A fire and propane tank explosion in January 2015 destroyed most of the Milton, Delaware, company’s vacuum trucks and many of its portable restrooms. However, damage to the onsite wastewater treatment plant created a significant bottleneck to efficient operations.

“The exterior storage tanks were not damaged,” says general manager Gerry Desmond. “But the fire destroyed the off-loading station, the Lakeside Raptor Septage Acceptance Plant, a 2,800-gallon decant tank, lime-mixing tank and pumps. All of the controls in our pump room were also destroyed.”


A photo of the fire damage to Clean Delaware in Milton, Delaware, that occurred Jan. 9, 2015. —Photo contributed courtesy of Clean Delaware


The treatment plant allowed drivers to go back to home base at any time, instead of lining up at local municipal plants. In total, the plant stored 300,000 gallons of waste and processed about 30,000 gpd, allowing for a potential 10-day stockpile.

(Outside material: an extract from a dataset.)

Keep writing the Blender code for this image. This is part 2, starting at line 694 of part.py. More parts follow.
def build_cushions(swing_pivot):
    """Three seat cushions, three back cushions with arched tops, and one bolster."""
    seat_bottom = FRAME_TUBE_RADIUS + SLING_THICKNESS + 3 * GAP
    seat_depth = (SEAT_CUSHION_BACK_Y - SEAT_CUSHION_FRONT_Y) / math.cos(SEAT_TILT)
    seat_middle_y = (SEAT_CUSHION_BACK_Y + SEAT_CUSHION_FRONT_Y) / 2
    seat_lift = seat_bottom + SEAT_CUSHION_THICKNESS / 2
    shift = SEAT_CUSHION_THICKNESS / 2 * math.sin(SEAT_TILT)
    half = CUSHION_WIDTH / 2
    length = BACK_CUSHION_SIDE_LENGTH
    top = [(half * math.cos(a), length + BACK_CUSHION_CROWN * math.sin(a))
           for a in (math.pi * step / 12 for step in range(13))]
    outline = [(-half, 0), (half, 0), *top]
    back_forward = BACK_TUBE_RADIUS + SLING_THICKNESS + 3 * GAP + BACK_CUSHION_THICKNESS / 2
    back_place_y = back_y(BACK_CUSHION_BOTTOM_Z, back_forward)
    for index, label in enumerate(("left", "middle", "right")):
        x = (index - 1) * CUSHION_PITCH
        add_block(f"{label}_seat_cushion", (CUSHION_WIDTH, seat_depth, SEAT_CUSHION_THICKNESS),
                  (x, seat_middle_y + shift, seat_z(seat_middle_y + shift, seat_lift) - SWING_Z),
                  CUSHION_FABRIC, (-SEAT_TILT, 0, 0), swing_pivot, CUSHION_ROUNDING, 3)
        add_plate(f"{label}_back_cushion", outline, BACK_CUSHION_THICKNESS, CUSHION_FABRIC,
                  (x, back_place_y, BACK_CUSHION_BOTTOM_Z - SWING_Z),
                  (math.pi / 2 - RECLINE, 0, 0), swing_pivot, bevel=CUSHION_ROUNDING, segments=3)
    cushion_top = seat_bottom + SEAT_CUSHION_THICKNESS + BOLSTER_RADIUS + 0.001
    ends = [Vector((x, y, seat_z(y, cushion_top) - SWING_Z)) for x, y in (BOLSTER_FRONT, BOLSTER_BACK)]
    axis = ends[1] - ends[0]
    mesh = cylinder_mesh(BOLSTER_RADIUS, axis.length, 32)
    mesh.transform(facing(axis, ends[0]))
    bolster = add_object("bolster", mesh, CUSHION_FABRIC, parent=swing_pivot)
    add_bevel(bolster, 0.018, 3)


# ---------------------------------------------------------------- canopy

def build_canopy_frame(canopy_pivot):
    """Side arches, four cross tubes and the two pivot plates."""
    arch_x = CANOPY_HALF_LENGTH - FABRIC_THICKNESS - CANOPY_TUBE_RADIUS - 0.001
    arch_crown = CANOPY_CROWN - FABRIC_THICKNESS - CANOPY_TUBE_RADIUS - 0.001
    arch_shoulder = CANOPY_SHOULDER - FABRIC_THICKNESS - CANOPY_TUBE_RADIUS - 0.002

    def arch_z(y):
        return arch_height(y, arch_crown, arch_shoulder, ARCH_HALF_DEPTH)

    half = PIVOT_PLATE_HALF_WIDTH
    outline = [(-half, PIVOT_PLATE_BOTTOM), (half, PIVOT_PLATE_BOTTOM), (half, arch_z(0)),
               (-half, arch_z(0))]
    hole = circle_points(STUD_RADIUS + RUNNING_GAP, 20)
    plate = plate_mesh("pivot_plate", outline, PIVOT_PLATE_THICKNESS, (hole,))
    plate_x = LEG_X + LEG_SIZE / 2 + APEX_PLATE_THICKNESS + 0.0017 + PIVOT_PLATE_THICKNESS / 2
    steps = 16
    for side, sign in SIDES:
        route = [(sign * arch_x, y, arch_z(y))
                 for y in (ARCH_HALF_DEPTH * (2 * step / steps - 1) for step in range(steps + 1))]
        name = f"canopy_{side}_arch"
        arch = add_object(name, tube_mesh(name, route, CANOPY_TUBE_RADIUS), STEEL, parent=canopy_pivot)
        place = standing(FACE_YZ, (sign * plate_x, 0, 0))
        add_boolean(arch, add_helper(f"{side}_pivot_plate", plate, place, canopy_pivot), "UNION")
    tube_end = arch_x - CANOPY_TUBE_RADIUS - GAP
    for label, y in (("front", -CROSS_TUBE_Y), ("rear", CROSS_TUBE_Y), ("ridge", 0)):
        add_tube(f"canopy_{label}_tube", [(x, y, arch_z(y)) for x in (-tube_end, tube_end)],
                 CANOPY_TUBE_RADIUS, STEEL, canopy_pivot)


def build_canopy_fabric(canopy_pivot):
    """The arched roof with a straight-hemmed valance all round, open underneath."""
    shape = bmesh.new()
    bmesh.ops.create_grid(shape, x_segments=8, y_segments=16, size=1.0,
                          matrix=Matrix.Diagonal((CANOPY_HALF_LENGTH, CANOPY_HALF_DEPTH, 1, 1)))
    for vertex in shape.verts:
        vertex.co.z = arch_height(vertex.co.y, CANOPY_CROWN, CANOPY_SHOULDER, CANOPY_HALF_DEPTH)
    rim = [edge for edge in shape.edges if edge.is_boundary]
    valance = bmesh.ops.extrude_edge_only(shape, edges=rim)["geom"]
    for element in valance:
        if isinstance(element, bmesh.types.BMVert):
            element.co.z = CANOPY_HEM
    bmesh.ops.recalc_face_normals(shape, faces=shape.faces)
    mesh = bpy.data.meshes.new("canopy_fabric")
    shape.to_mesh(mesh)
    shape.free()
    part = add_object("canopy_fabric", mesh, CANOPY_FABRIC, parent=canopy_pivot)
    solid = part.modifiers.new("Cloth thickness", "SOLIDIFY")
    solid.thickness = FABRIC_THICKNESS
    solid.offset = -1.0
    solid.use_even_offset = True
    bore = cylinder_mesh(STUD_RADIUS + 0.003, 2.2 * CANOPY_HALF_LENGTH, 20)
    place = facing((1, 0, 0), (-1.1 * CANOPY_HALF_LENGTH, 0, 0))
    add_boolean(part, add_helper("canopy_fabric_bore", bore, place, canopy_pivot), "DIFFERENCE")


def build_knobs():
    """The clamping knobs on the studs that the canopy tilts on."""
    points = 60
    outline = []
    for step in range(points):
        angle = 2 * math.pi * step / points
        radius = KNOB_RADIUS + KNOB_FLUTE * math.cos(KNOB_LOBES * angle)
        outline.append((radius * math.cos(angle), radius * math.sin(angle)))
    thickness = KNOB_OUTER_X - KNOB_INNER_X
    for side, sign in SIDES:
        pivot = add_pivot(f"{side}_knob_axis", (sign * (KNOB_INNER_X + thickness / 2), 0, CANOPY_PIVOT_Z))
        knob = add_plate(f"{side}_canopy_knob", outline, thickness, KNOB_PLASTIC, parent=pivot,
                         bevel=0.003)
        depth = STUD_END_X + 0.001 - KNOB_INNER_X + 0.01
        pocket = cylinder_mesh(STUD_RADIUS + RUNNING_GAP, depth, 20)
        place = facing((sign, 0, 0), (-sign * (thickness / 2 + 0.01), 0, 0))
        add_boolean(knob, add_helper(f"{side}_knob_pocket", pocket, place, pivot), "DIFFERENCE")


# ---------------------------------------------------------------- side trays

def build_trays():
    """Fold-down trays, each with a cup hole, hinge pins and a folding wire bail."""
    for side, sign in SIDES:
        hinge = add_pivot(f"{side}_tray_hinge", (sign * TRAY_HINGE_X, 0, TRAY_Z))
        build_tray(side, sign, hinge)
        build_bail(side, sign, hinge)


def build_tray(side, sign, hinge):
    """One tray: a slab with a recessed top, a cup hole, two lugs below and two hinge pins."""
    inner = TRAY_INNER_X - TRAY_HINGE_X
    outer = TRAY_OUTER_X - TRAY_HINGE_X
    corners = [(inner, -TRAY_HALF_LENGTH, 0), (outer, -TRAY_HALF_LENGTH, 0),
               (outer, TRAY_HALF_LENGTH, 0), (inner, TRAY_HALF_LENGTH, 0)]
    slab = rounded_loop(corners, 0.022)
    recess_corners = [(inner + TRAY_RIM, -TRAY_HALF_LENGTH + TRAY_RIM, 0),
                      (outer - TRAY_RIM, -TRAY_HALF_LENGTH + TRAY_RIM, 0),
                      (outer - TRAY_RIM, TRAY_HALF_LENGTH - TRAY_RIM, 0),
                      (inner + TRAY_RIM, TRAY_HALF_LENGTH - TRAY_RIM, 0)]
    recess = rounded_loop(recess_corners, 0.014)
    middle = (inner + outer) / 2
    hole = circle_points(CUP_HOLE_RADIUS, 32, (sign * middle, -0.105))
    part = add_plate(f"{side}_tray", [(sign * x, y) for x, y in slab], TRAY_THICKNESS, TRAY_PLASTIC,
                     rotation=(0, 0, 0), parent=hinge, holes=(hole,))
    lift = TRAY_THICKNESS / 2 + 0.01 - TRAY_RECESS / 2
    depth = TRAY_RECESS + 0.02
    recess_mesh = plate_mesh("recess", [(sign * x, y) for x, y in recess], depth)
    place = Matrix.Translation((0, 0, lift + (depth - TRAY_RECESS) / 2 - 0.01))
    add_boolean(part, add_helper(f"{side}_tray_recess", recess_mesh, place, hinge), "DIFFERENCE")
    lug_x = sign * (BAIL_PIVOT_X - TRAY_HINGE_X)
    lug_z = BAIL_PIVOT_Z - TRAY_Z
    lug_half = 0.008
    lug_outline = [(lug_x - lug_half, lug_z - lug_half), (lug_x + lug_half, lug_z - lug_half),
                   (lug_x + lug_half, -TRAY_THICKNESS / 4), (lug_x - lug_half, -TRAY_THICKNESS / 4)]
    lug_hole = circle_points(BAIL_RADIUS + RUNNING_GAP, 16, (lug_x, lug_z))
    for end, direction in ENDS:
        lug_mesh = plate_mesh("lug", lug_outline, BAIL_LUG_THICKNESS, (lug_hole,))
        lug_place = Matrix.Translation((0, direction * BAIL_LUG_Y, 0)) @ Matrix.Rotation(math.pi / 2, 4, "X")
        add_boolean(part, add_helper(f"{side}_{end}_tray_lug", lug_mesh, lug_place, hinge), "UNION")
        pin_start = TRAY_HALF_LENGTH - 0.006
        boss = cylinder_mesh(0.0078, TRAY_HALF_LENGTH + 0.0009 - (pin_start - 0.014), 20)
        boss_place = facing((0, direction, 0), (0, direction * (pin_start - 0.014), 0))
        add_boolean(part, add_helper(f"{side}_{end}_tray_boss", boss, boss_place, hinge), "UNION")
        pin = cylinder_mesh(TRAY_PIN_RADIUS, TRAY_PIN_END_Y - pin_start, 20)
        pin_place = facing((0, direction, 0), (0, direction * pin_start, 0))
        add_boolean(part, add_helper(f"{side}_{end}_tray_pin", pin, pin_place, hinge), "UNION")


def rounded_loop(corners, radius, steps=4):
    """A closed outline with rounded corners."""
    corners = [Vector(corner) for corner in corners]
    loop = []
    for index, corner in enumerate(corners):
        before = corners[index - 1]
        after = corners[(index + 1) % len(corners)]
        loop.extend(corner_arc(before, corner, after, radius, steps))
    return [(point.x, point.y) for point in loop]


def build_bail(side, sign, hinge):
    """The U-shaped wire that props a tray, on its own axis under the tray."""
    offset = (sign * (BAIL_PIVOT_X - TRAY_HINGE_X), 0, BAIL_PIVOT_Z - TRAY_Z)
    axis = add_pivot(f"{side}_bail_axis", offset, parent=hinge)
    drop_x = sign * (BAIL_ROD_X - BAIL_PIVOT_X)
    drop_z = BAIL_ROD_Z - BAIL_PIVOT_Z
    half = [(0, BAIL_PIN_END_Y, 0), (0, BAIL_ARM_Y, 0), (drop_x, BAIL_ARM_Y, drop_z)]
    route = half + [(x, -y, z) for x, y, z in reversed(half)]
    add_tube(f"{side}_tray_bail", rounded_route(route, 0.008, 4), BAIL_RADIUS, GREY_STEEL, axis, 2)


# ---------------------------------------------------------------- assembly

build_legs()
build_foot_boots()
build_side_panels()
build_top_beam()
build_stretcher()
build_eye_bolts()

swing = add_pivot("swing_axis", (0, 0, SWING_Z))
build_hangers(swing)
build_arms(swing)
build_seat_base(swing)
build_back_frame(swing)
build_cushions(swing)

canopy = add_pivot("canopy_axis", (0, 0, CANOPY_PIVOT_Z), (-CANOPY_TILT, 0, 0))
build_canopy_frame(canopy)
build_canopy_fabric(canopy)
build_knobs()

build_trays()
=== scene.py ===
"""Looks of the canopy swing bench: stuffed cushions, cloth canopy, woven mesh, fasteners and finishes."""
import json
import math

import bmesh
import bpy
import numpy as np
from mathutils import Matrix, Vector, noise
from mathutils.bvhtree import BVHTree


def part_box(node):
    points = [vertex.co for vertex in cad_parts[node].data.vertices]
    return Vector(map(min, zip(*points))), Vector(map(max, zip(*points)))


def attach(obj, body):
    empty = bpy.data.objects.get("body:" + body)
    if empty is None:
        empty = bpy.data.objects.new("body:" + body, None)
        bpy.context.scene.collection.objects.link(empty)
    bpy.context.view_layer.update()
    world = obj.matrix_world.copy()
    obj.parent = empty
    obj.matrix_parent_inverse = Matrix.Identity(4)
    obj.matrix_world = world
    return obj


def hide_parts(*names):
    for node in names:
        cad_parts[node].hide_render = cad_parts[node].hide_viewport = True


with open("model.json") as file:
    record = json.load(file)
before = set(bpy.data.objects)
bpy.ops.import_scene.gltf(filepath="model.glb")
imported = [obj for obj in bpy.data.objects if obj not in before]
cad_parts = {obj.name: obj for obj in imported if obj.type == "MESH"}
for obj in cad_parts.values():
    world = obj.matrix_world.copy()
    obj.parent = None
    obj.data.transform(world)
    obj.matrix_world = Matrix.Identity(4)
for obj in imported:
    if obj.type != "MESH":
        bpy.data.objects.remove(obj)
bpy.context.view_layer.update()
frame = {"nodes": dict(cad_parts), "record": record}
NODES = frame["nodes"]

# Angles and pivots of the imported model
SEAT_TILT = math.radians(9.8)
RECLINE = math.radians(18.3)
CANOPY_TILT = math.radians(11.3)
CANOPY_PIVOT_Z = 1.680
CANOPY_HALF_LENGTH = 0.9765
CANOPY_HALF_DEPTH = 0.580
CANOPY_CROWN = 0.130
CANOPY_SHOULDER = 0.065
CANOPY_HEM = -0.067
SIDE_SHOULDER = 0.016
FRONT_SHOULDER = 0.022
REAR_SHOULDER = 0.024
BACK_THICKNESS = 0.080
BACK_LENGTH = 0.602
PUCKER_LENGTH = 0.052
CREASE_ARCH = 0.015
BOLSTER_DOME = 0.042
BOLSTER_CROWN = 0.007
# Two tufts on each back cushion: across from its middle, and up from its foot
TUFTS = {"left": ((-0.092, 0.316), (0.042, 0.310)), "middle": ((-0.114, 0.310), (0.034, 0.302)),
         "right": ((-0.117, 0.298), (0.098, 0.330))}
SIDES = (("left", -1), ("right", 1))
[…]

It took Clean Delaware about six months to redesign, permit and rebuild the treatment plant, including some improvements: conversion to three-phase power; adding 12,000 gallons of underground treatment capability; upgrading the off-load and screening areas; and improved mixing, pumping and recirculating capabilities in all tanks. The plan also included replacing the original Lakeside Raptor Septage Acceptance Plant.

“One of the biggest bottlenecks of our operation is off-load time and waiting to off-load,” says Desmond. “While waiting for the new Lakeside unit to come online, our waste stream flowed through a bar grate, and waste was hand raked away and loaded into tubs. This was much slower, dirtier, labor-intensive and less effective. The Lakeside screener does a great job of separating inorganic solid waste from septage as the pump trucks off-load. Off-loading is fast, primarily ‘hands off,’ and waste is staged for easy disposal. Once it came back online, the Lakeside unit made us so much more efficient.”


Eric Luciano, a wastewater operator at Clean Delaware, works with a control panel for the company's onsite wastewater treatment system. —Photo By Doug Curran


The plant also accepts waste from a half-dozen competitors. Treated wastewater and septage are land-applied as agricultural fertilizer. Clean Delaware workers perform all of the land application for local farmers or on land owned by the company. Farmers work the company-owned land and are responsible for planting and harvesting crops.

“We’re big into chemistry,” says Desmond. “When we pump liquids from a brewery or a vegetable processing plant, they don’t have the same bacteria or pathogens as wastewater from a residential septic system. Each stream might also be used differently — from spray-irrigated wastewater to land-applied waste from a wagon behind a tractor, or applied with a solids spreader.”